Auto-commit off — Hibernate handles this, but raw JDBC misuse around entities can re-enable autocommit per statement and 10× the round-trips.

Profiling checklist¶

Before optimizing, prove a bottleneck exists:

// 1. Enable Hibernate stats
hibernate.generate_statistics: true

// 2. Log slow queries
hibernate.session.events.log.LOG_QUERIES_SLOWER_THAN_MS: 100

// 3. Count queries per request
sessionFactory.getStatistics().getQueryExecutionCount();

// 4. Use Hypersistence Utils in tests:
SQLStatementCountValidator.reset();
performWorkUnit();
SQLStatementCountValidator.assertSelectCount(1);   // FAIL if any N+1

The fastest entity is the one whose performance you've actually measured.

Quick rules¶

L1 cache is automatic; keep sessions request-scoped so it doesn't leak.
L2 cache is for slow-changing reference data only; never high-write tables.
Dirty checking costs memory — use readOnly query hint for reporting reads.
N+1 is the dominant entity perf bug; detect with statistics, fix with JOIN FETCH / entity graph / DTO.
@BatchSize is a no-code fallback for N+1 you can't surgically fix.
IDENTITY disables batch inserts; pick SEQUENCE or UUID for write-heavy tables.
UUID v7 ids at construction make hashCode = id.hashCode() stable and fast.
For bulk reads, StatelessSession skips the persistence context entirely.
Always profile before optimizing — Hibernate statistics + SQL logging tell you which bug you actually have.
The biggest entity perf win is usually not "make the entity faster"; it's "don't load the entity at all" (DTO projection).

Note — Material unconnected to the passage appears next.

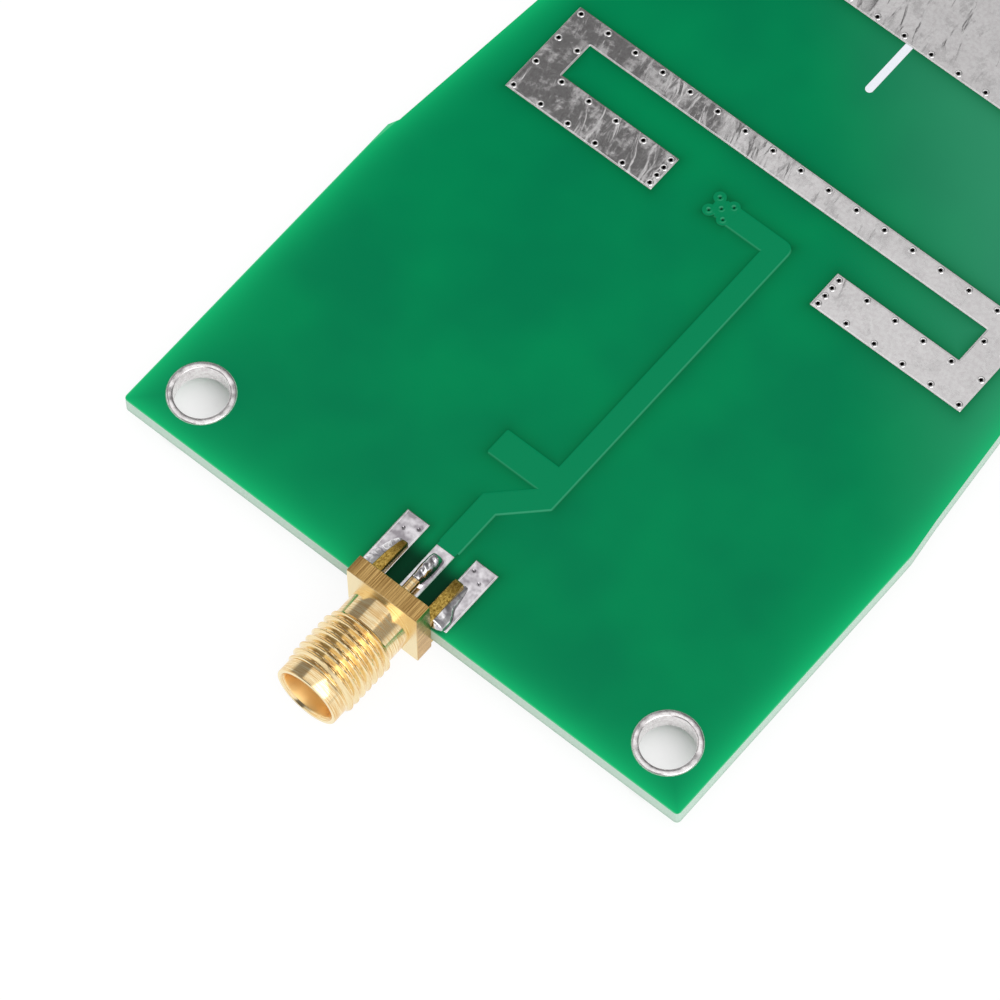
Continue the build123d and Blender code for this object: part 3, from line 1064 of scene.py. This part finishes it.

Memorize this: entity performance is governed by three caches (L1, L2, query), one bookkeeping cost (dirty checking via snapshots), and one query pattern (N+1 via lazy associations). Most production entity slowness is N+1 in disguise — detect with statistics, fix with JOIN FETCH, entity graphs, batch size, or DTO projection. Choose SEQUENCE or UUID v7 over IDENTITY for write-heavy tables to keep batching alive. Use StatelessSession for bulk reads. Use L2 only for slow-changing reference data. Always profile; the answer to "where is the bottleneck?" is rarely where you'd guess. Vlad Mihalcea's High-Performance Java Persistence gives the deep playbook.